To conclude and attempt to establish a working model to guide future research, this section suggests some topics, primarily for efficiency and robustness improvements of SFJADE. The extensions of this work might include:

  • To perform more experiments with other types of tasks, such as time-series, for the verification of the behavior of SFJADE in prediction tasks.

  • The automatic choice of the techniques/parameters through a meta-learning algorithm [33, 38]. The experiments performed in this paper did not reveal a method of adjusting techniques/parameters, suggesting that these are dependent on the task.

  • The multimodal and multi-objective techniques can create diversity necessary in evolution of ANNs to produce ensembles with good performance. The ability of algorithms to discover and maintain multiple optima is of great importance, in particular when several global optima exist or when other high-quality solutions might be of interest.

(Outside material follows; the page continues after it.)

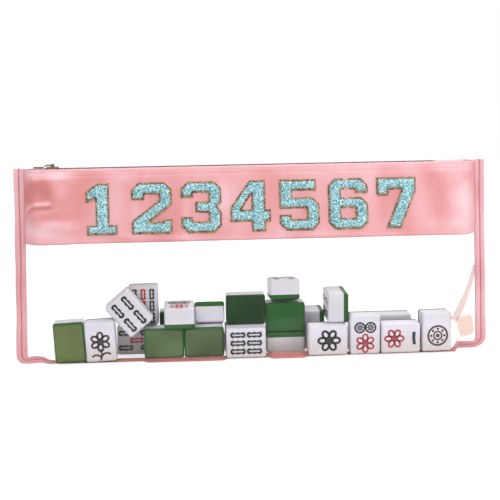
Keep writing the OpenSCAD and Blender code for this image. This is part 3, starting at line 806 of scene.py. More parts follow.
# A tree with sizes in millimetres as named inputs, and short ways to fill it
class Growth:
    def __init__(self, name, source, sizes, result, seed=None):
        self.tree = bpy.data.node_groups.new(name, "GeometryNodeTree")
        face = self.tree.interface
        face.new_socket(source, in_out="INPUT", socket_type="NodeSocketGeometry")
        for label, value in sizes.items():
            face.new_socket(label, in_out="INPUT", socket_type="NodeSocketFloat").default_value = value * mm
        if seed is not None:
            face.new_socket("Seed", in_out="INPUT", socket_type="NodeSocketInt").default_value = seed
        face.new_socket(result, in_out="OUTPUT", socket_type="NodeSocketGeometry")
        self.given = self.add("NodeGroupInput")
        self.result = self.tree.nodes.new("NodeGroupOutput")

    # Adds a node and gives its outputs; an input may be a value or another node's output
    def add(self, kind, inputs=None, **settings):
        made = self.tree.nodes.new(kind)
        for key, value in settings.items():
            setattr(made, key, value)
        for key, value in (inputs or {}).items():
            if isinstance(value, bpy.types.NodeSocket):
                self.tree.links.new(value, made.inputs[key])
            else:
                made.inputs[key].default_value = value
        return made.outputs

    def alongPath(self):
        line = self.add("GeometryNodeMeshToCurve", {"Mesh": self.given["Path"]})
        return self.add("GeometryNodeResampleCurve", {"Curve": line["Curve"], "Length": self.given["Pitch"]},
                        mode="LENGTH")["Curve"]

    def scattered(self, source, density):
        return self.add("GeometryNodeDistributePointsOnFaces", {
            "Mesh": self.given[source], "Distance Min": self.given["Spacing"], "Density Max": density,
            "Seed": self.given["Seed"]}, distribute_method="POISSON")

    def turnedBy(self, rotation, euler):
        return self.add("FunctionNodeRotateEuler", {"Rotation": rotation, "Rotate By": euler},
                        rotation_type="EULER", space="LOCAL")["Rotation"]

    # Turns an item upright by a quarter about X
    def quarterTurned(self, item):
        return self.add("GeometryNodeTransform", {"Geometry": item, "Rotation": (math.pi / 2, 0, 0)})["Geometry"]

    # One item on each point, made real, beside what it grows on if kept, and in its material
    def finished(self, material, kept=None, **placed):
        puts = self.add("GeometryNodeInstanceOnPoints", placed)
        grown = self.add("GeometryNodeRealizeInstances", {"Geometry": puts["Instances"]})["Geometry"]
        if kept:
            both = self.tree.nodes.new("GeometryNodeJoinGeometry")
            for part in (grown, self.given[kept]):
                self.tree.links.new(part, both.inputs["Geometry"])
            grown = both.outputs["Geometry"]
        wear = self.add("GeometryNodeSetMaterial", {"Geometry": grown, "Material": material})
        self.tree.links.new(wear["Geometry"], self.result.inputs[0])
        return self.tree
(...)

  • The exploration of multiprocessor architectures to improve both the speed and the performance of SFJADE method. JADE, like other EAs, can be parallelized due to the fact that each individual of the population is evaluated independently. The only phase of the algorithm that requires communication with other individuals is reproduction. This phase can also be parallelized for pairs of individuals.